# Partners and Their Relations
## Section 22 — Eligibility to be Partners
On incorporation, the subscribers to the incorporation document become partners. Any other person may become a partner in accordance with the LLP agreement.
## Section 23 — Relationship of Partners
### (1) Source of mutual rights and duties
Mutual rights and duties of:
- partners inter se, and
- the LLP and its partners
are governed by the LLP agreement.
### (2) Filing
The LLP agreement and any changes to it must be filed with the RoC in the prescribed manner + fee.
### (3) Pre-incorporation agreements
An agreement in writing between the LLP and subscribers before incorporation is valid only if ratified by ALL partners after incorporation.
### (4) Default rule
In the absence of an agreement, the First Schedule governs mutual rights and duties.
## Section 24 — Cessation of Partnership Interest
### (1) Voluntary cessation
A person may cease to be a partner:
- per the LLP agreement, OR
- in the absence of agreement, by giving ≥30 days' written notice to the other partners.
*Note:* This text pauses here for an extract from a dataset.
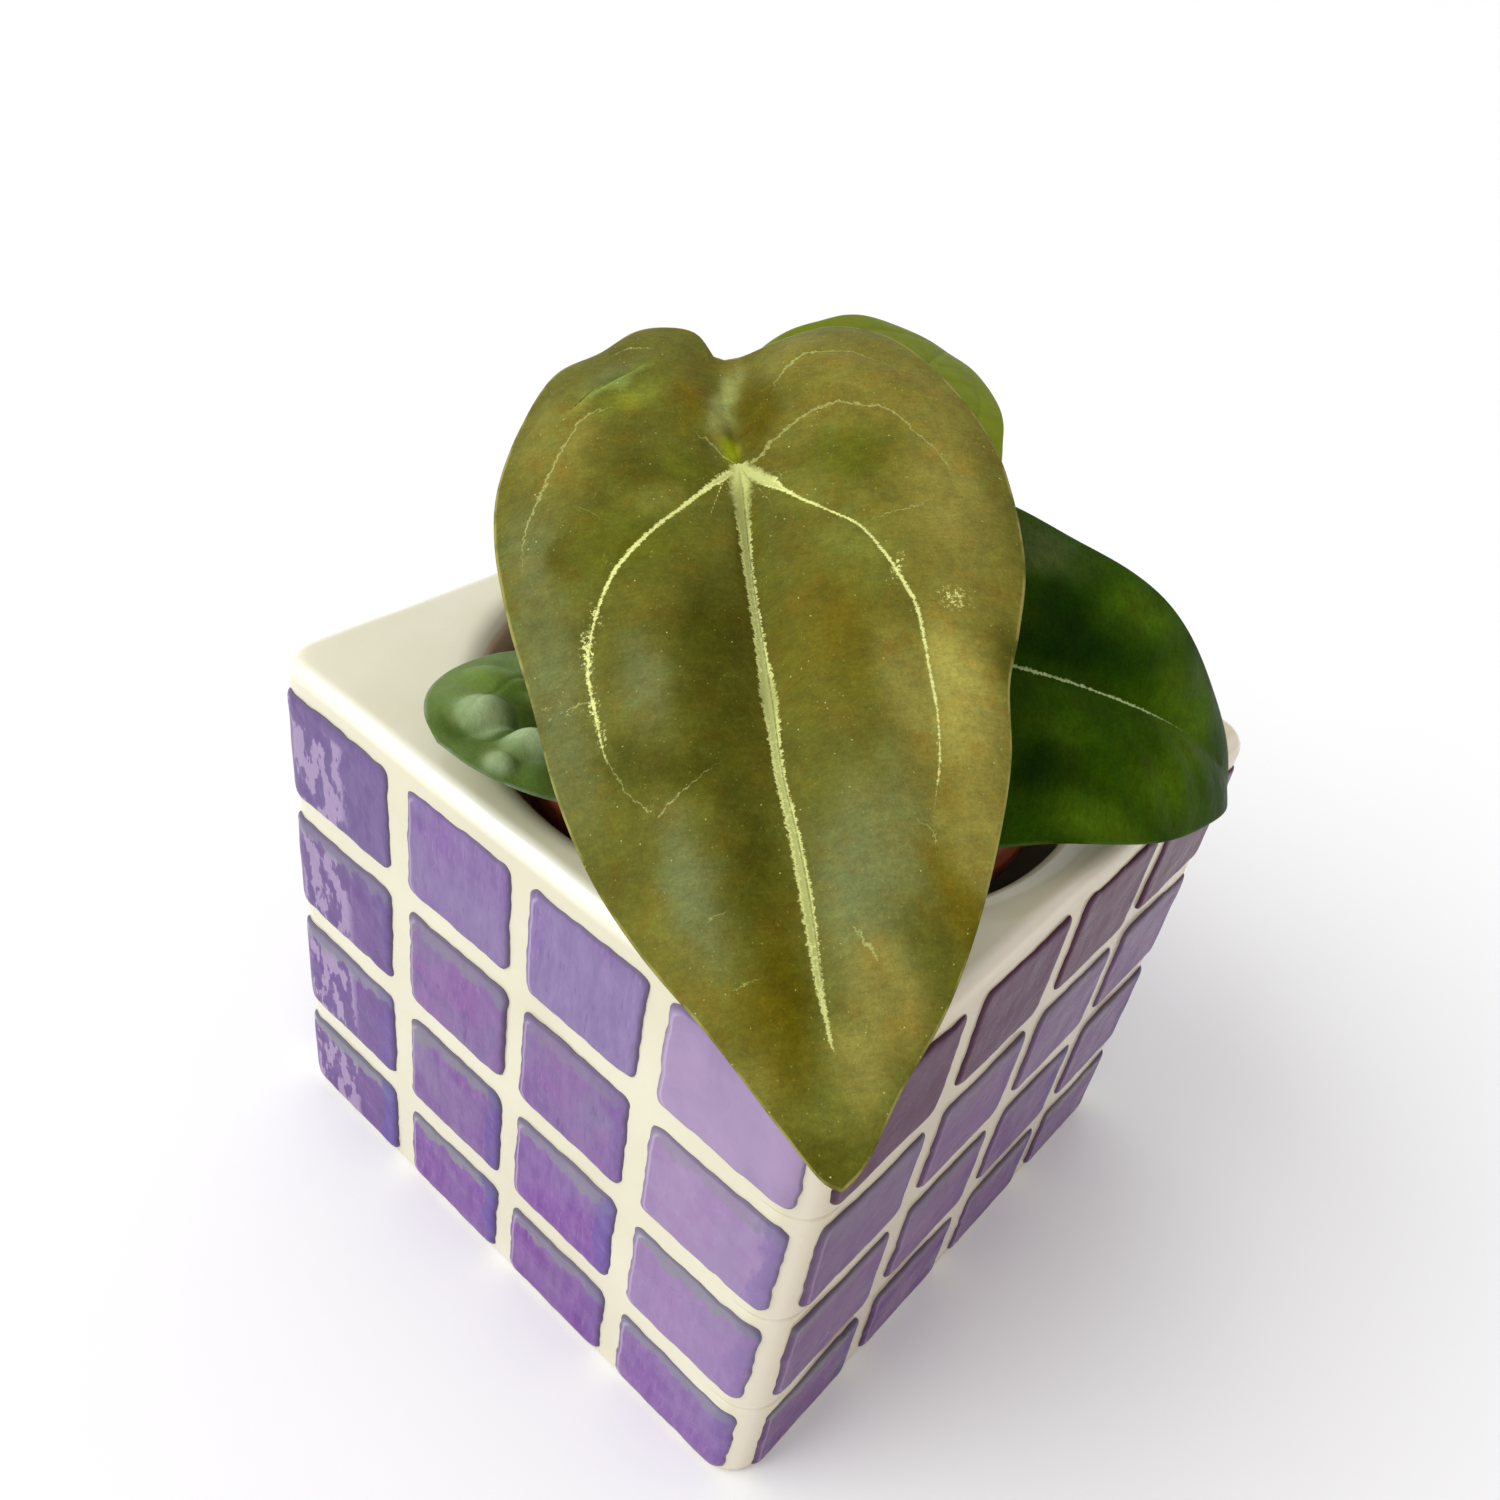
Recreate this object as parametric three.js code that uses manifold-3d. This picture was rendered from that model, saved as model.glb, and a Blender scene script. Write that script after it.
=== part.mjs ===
// A young anthurium forgetii in its nursery pot, standing in a square ceramic cachepot with tiles in relief.
// Millimetres, +Z up. The origin is the centre of the cachepot's flat base.
// The cachepot's left side in the usual view faces -Y, its right side faces +X.
import * as THREE from 'three';
import { mergeVertices } from 'three/addons/utils/BufferGeometryUtils.js';
import Module from 'manifold-3d';

const wasm = await Module();
wasm.setup();

// Cachepot
const POT_SIDE = 90;
const POT_HEIGHT = 76.7;
const POT_CORNER = 5.5;
const POT_EDGE = 2.2;
const POT_BASE_CUT = 1;
const POT_FLOOR = 6;
const MOUTH_RADIUS = 38.2;
const MOUTH_LIP = 3;
const WELL_BASE_RADIUS = 36.6;
const WELL_FILLET = 4;

// Tiles: half a face holds two columns, and the rows run from the base to the rim
const TILE_RELIEF = 0.5;
const TILE_CORNER = 2;
const TILE_BEVEL = 0.35;
const TILE_ROOT = 4;
const TILE_COLUMNS = [[-42.4, -23], [-19.4, -1.8], [1.8, 19.4], [23, 42.4]];
const TILE_ROWS = [[0.9, 14.6], [18.2, 34], [37.6, 53.3], [56.9, 73.6]];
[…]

### (2) Automatic cessation
A person automatically ceases to be a partner on:
- Death
- Dissolution of LLP
- Being declared of unsound mind by a competent court
- Application to be adjudged insolvent or being declared insolvent
### (3) Notice to third parties
A former partner is still treated as a partner vis-à-vis third parties unless:
- the third party has notice of cessation, OR
- notice of cessation has been delivered to the RoC.
### (4) No discharge of past liability
Cessation does not discharge a partner of obligations incurred while he was a partner.
### (5) Entitlement on cessation
The former partner (or, in case of death/insolvency, the person entitled — e.g., the legal representative) is entitled to receive:
- The actual contribution made by the former partner, and
- His share in accumulated profits, after deducting accumulated losses.
### (6) No management rights
The former partner / entitled person has no right to interfere in the management.
## Section 25 — Registration of Changes in Partners
### (1) Partner's duty
A partner must inform the LLP of any change in his name or address within 15 days.
### (2) LLP's duty
The LLP must file notice with the RoC within 30 days when:
- a person becomes or ceases to be a partner, or
- there is a change in the name or address of a partner.
### (3) Form of notice
- Filed in prescribed manner + fee
- Signed by a DP
- If for an incoming partner: must include the partner's consent to becoming a partner, signed and authenticated.
### (4) Penalty
₹10,000 on the LLP and DPs for non-filing.
### (5) Former partner's safeguard
A former partner may himself file notice with the RoC if he has reasonable cause to believe the LLP will not. The RoC then seeks confirmation from the LLP; if no confirmation arrives within 15 days, the RoC registers the notice.
## Section 26 — Partner as Agent
A partner is an agent of the LLP but not of other partners.
> This is a sharp departure from the Indian Partnership Act, where partners are agents of each other as well as of the firm.